◆ **Aim of the task**:
Render the following material again verbatim, leaving nothing out.

———

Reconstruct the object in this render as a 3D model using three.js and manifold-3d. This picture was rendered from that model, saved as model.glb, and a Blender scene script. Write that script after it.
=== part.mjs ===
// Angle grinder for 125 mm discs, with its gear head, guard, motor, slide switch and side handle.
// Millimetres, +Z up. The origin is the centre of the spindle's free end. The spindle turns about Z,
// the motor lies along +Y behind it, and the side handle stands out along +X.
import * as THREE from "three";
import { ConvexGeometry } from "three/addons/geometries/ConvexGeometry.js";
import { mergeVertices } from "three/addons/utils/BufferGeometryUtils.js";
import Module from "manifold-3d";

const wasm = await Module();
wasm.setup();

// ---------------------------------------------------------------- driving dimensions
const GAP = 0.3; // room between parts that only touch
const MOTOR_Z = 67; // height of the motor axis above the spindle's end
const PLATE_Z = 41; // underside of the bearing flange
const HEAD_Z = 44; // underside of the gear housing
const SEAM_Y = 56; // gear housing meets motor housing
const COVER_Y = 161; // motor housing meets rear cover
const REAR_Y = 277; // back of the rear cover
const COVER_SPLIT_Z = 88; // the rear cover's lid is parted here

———

◆ **Right answer**:
Reconstruct the object in this render as a 3D model using three.js and manifold-3d. This picture was rendered from that model, saved as model.glb, and a Blender scene script. Write that script after it.
=== part.mjs ===
// Angle grinder for 125 mm discs, with its gear head, guard, motor, slide switch and side handle.
// Millimetres, +Z up. The origin is the centre of the spindle's free end. The spindle turns about Z,
// the motor lies along +Y behind it, and the side handle stands out along +X.
import * as THREE from "three";
import { ConvexGeometry } from "three/addons/geometries/ConvexGeometry.js";
import { mergeVertices } from "three/addons/utils/BufferGeometryUtils.js";
import Module from "manifold-3d";

const wasm = await Module();
wasm.setup();

// ---------------------------------------------------------------- driving dimensions
const GAP = 0.3; // room between parts that only touch
const MOTOR_Z = 67; // height of the motor axis above the spindle's end
const PLATE_Z = 41; // underside of the bearing flange
const HEAD_Z = 44; // underside of the gear housing
const SEAM_Y = 56; // gear housing meets motor housing
const COVER_Y = 161; // motor housing meets rear cover
const REAR_Y = 277; // back of the rear cover
const COVER_SPLIT_Z = 88; // the rear cover's lid is parted here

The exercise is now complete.